"These new goals are ambitious, even audacious. But the Human Genome Project has never settled for making safe projections, and that has served us well," said Francis S. Collins, director of the National Human Genome Research Institute (NHGRI) and chair of the advisory council. "When we have looked at the facts, considered the opportunities, and tried to project forward five years, we have always done better than we thought we could. If there was ever a time to spark the imagination of the scientific community and the public, it is now."
The new plan will be presented to the advisory council by Collins, Department of Energy (DOE) genome program director Ari Patrinos, and planning committee chairs Aravinda Chakravarti and Leroy Walters. Besides goals for human genome sequencing, it also contains goals for studies of human genetic variation, genomic function, genomic analysis of model organisms, the ethical, legal, and social implications (ELSI) of genome research, as well as development of new technologies. But its boldest language pertains to spelling out the sequence of the 3 billion DNA bases that make up the human genome. Although delivering a complete human genome sequence has always been the project's ultimate and most challenging goal, actual production sequencing of human DNA has begun only recently as technology improvements and cost reductions have made it feasible. Analysis of sequencing strategies for human DNA over the past year's planning process led to the new proposal to deliver a complete, highly accurate, human genome sequence by the end of 2003.
"That analysis concluded we could finish one-third of the human genome sequence and have the rest pretty far along in 2001," Collins said. In sequencing terms, the word "finish" refers to stretches of DNA bases that contain no missing letters and that are spelled accurately. The new plan aims to sequence one-third of the human genome in this "finished" form in 2001, focusing on regions known to contain genes or other aspects important to biologists.
Meanwhile, sequencers will also be generating a "working draft" that, together with finished sequence, will cover at least 90% of the genome in 2001. The working draft will be immediately valuable to researchers and form the basis for high-quality, finished genome sequence.
"At full scale, that will put the complete, finished, high-quality human genome sequence within reach in 2003. No one else is doing this," Collins said.

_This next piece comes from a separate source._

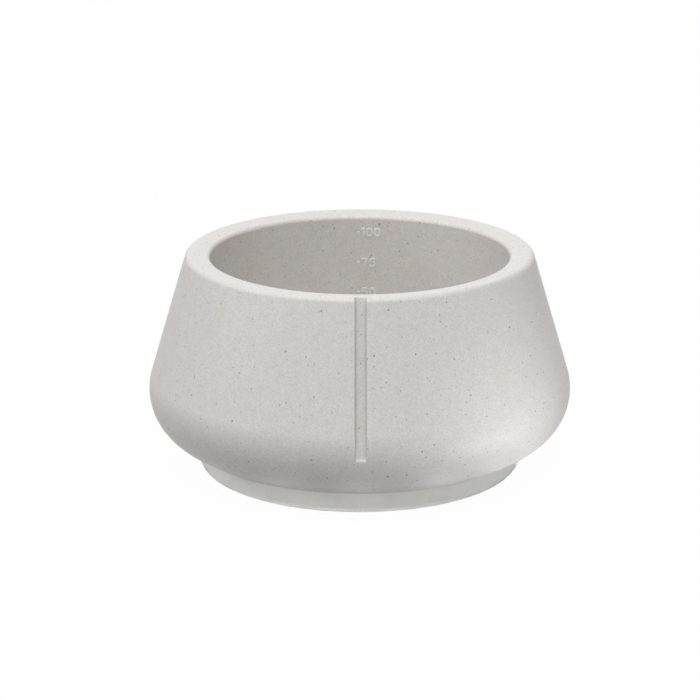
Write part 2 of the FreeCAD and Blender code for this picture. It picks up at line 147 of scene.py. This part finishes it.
# The stone's colours: its base, the pale painted highlight of the raised marks, and the painted shade on the
# groove's floor
STONE_BASE = (0.796, 0.775, 0.757)
MARK_PAINTED_HIGHLIGHT = (0.95, 0.95, 0.94)
MARK_HIGHLIGHT_SHARE = 0.85
GROOVE_PAINTED_SHADE_TINT = (0.06, 0.055, 0.05)
GROOVE_PAINTED_SHADE_STRENGTH = 0.08
BOWL_SCATTER = 0.2
# Dark and light tint of each size of grain, which turns tan where it is darker
MIDDLE_TINTS = ((0.98, 0.975, 0.97), (1.015, 1.02, 1.025))
FINE_TINTS = ((0.935, 0.912, 0.89), (1.055, 1.072, 1.09))
FINEST_TINTS = ((0.928, 0.905, 0.88), (1.06, 1.078, 1.095))
# Cell size, radius, share of cells with a speck, strength, tint and shift of each sort of speck
SPECKS = (
    (1.4 * MM, 0.24 * MM, 0.6, 0.3, (0.5, 0.34, 0.25), (0, 0, 0)),
    (1.3 * MM, 0.2 * MM, 0.55, 0.4, (0.3, 0.27, 0.25), (0.37, 0.11, 0.73)),
    (2.1 * MM, 0.3 * MM, 0.55, 0.9, (0.12, 0.1, 0.09), (0.91, 0.57, 0.29)),
    (5.5 * MM, 0.42 * MM, 0.6, 0.95, (0.1, 0.08, 0.07), (0.23, 0.83, 0.51)),
)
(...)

According to Patrinos, DOE associate director for Biological and Environmental Research, "We have as our primary goal the finished 'Book of Life' by the end of 2003. However, we also want the working draft to be as useful as possible."
The federal genome project strategy will start with mapped DNA pieces of known location in the genome, so assembling the sequenced pieces will reflect the accurate orientation of DNA in the genome. Another key aspect of the new sequencing plan concerns access to the data. The new plan reiterates the Human Genome Project's position on release of DNA sequence into public databases for free access within 24 hours. The high quality and wide availability of the sequence will of maximum benefit to researchers studying the molecular basis of human health and disease.

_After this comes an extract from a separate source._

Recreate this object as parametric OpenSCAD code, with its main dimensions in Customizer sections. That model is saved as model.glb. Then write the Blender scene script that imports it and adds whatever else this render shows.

The Human Genome Project officially began in 1990 as a 15-year program to characterize in detail the complete set of genetic instructions of the human and some important laboratory organisms. NHGRI, at the National Institutes of Health, and the Department of Energy carry out the effort. Most of the work is done in university research centers and in national laboratories. From the beginning the project has operated from a set of carefully established but aggressive research goals. The first plan covered fiscal years 1991-1995 and included mainly goals for genetic and physical mapping, computer management of research data, and research on ELSI issues. Rapid progress and technology advances required that a second five-year plan be developed in 1993 to cover research through 1998. To date, all of the proposed goals have been met or exceeded. DNA sequencing goals in the 1993-1998 plan, for example, called for completion of 80 million bases of DNA mostly from non-human organisms. To date, public databases contain more than three times that amount: 180 million bases of human DNA; 80 million bases of DNA from the roundworm; 14 million from the fruit fly; 12 million from yeast; and, 5 million from the bacterium E. coli.
The 1998-2003 plan contains goals for new areas of study, including how variations in human DNA sequence among different populations relate to the development of, or protection from, disease; new technologies and strategies for studying genetic function on a whole-genome scale; and new areas of ELSI research, such as identifying and addressing issues that link genetics to personal identity and racial or ethnic background, and their implications for philosophical and religious traditions.
The year 2003 is also the 50th anniversary of the discovery by James Watson and Francis Crick of the double helix structure of DNA. "There could hardly be a more fitting tribute to this momentous event in biology than the completion of the first human genome sequence in this anniversary year," the plans says. Watson was also the first director of the Human Genome Project at the National Institutes of Health from 1989 to 1992.